Resolution of the motions depends primarily on the interpretation of the indemnification provision. The purpose of contract interpretation is to ascertain the intention of the parties. State ex rel. Journal/Sentinel, Inc. v. Pleva, 155 Wis. 2d 704, 711, 456 N.W.2d 359 (1990). The construction of a written contract is generally a question of law and where the terms of a contract are plain and unambiguous they must be given their plain meaning. Teacher Retirement System of Texas v. Badger XVI Limited Partnership, 205 Wis. 2d 532, 555, 556 N.W.2d 415 (1996). Where there is no factual dispute concerning the extrinsic evidence, the contract may be interpreted as a matter of law even though the contractual language itself may be ambiguous. Walgreen Co. v. Sara Creek Property Co., 775 F. Supp. 1192, 1195 (E.D.Wis.1991).

Viewing the language of the contract in the context of the entire agreement, it is apparent that the language does not require, and the parties did not intend to require, Great Wolf to indemnify Black Wolf for claims based on Black Wolf's alleged negligent conduct prior to the sale. The most reasonable understanding of the phrase "resulting from acts, omissions or events occurring on or after the Closing Date" refers to conduct of the parties themselves which becomes the basis for a claim. That is, Great Wolf is bound to indemnify. Black Wolf for claims against Black Wolf based on actions of Great Wolf after closing, but is not obligated to indemnify Black Wolf for claims based on Black's Wolf's own pre-closing conduct. Such an interpretation reasonably allocates risk to the parties for their own conduct.

This interpretation is entirely consistent with other terms of the agreement. For example, under section 2 of the agreement Buyer assumes liabilities for contracts, permits, and licenses entered on or after the closing date, but expressly does not assume liability for Seller's pre-closing obligations. It is reasonable that seller would indemnify Buyer for claims arising from Seller's pre-closing conduct, which it does in § 10. 1(d), and that Buyer would indemnify Seller for claims arising from Buyer's post-closing conduct in § 10.2. The two parallel indemnification provisions dovetail with the assumption and non-assumption of liability provisions.

Furthermore, this interpretation of the agreement is consistent with the legal presumption that a party generally does not indemnify another against claims based on the indemnitee's own negligent conduct. Barron v. J.H. Findorff & Sons, Inc., 89 Wis. 2d 444, 453, 278 N.W.2d 827 (1979).

*1218 The agreement will be broadly construed where indemnity is sought for liability based on the indemnitor's negligence but will be strictly construed where the indemnitee is the negligent party. The court will not allow an indemnitee to be indemnified for his own negligent acts absent a clear and unequivocal statement to that effect in the agreement. However, in the absence of such specific language the court will construe the agreement to provide such indemnity if that is the only reasonable construction.

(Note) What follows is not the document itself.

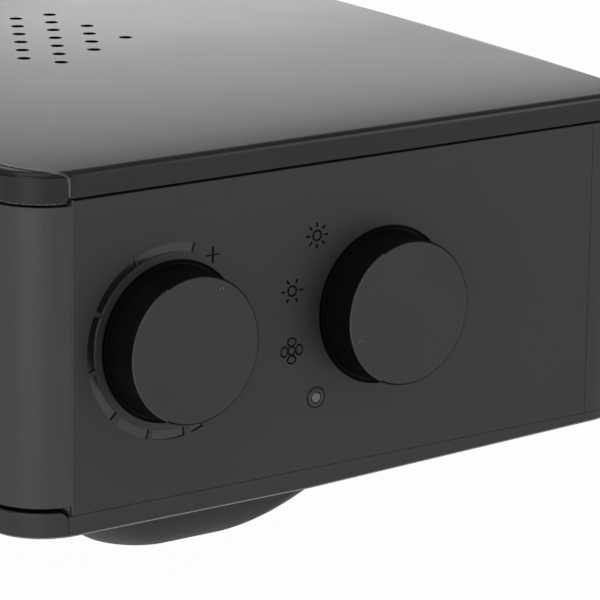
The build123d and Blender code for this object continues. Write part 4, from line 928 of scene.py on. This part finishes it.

Id. (internal citations omitted). Here, the language at issue and the entire agreement are consistent with the general presumption that indemnification provisions do not apply to indemnify a party from liability arising from claims based on the indemnitee's own allegedly negligent conduct. Far from being the only reasonable construction, indemnification by Great Wolf for claims, against Black Wolf based on Black Wolf's own conduct is inconsistent with the language of the purchase agreement.

Black Wolf's proffered interpretation, that Buyer must indemnify Seller for claims arising from Seller's pre-closing conduct, is unreasonable and inconsistent with the other provisions of the agreement. In § 2.2(e) Buyer expressly does not assume liability for Seller's pre-closing failures to comply with any applicable laws or regulations, the exact basis for the claim involved here. Buyer having expressly not assumed liability for pre-closing violations, it would be absurd that Buyer would indemnify Seller against claims based on such violations.

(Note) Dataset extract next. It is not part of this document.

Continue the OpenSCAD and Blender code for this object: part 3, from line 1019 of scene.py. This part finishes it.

Black Wolf cites two provisions of the purchase agreement, § 4.10(b) and § 10.5, as consistent with its interpretation. Neither of these provisions requires or supports its interpretation. Section 4.10(b) is an "as is" limitation of warranties for assets involved in the sale. However, that limitation is prefaced with the phrase "except as expressly set forth in this Agreement," thereby negating any argument that the "as is" provision altered the allocation of liabilities and duties to indemnify specifically set forth in the sections discussed above. Section 10.5(a), an eighteen month contractual limitations period on Black Wolf's liability to indemnify Great Wolf, is entirely consistent with allocation of liability and duty to indemnify based on each party's conduct. The fact that Black Wolf's indemnification obligation ends at eighteen months implies that thereafter the indemnification obligation switches to Great Wolf.

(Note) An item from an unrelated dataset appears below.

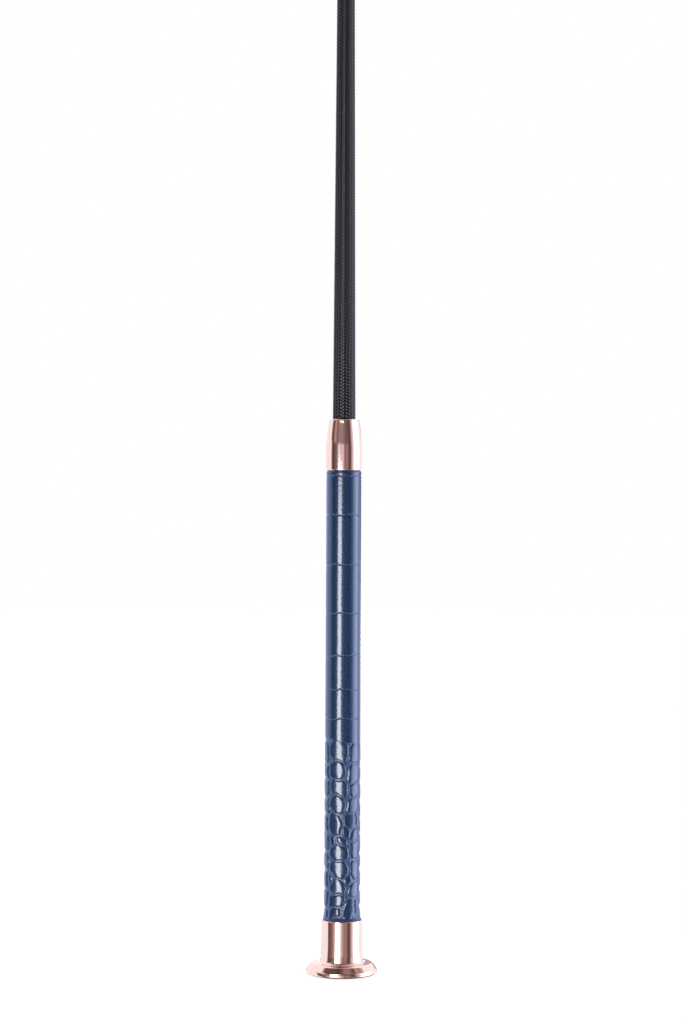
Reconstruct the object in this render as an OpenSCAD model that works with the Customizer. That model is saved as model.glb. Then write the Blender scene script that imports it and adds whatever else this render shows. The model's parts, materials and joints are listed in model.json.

Finally, there is no basis for Black Wolf's assertion that the indemnification provisions are dependent on actual proof of negligent conduct. The indemnification provisions apply to claims based on alleged conduct, whether or not those claims are ultimately successful. This is evident in § 10.3 which requires the indemnifying party to defend against claims subject to indemnification. Such a provision is inconsistent with a standard where the duty to indemnify hinges on the ultimate success of the claim. The obligation to Indemnify is dependent on the nature of the claim, not on the ultimate proof of the underlying allegations. The merits and likely success of claims based on Black Wolf's alleged pre-closing negligence are irrelevant to the resolution of the obligation to indemnify. Accordingly, Great Wolf's motion to withdraw its admission of no negligence by Black Wolf is moot.

ORDER

IT IS ORDERED that Black Wolf's motion for summary judgment is DENIED and Great Wolf's motion for summary judgment is GRANTED.

*1219 IT IS FURTHER ORDERED that judgment be entered dismissing Black Wolf's claim for indemnification.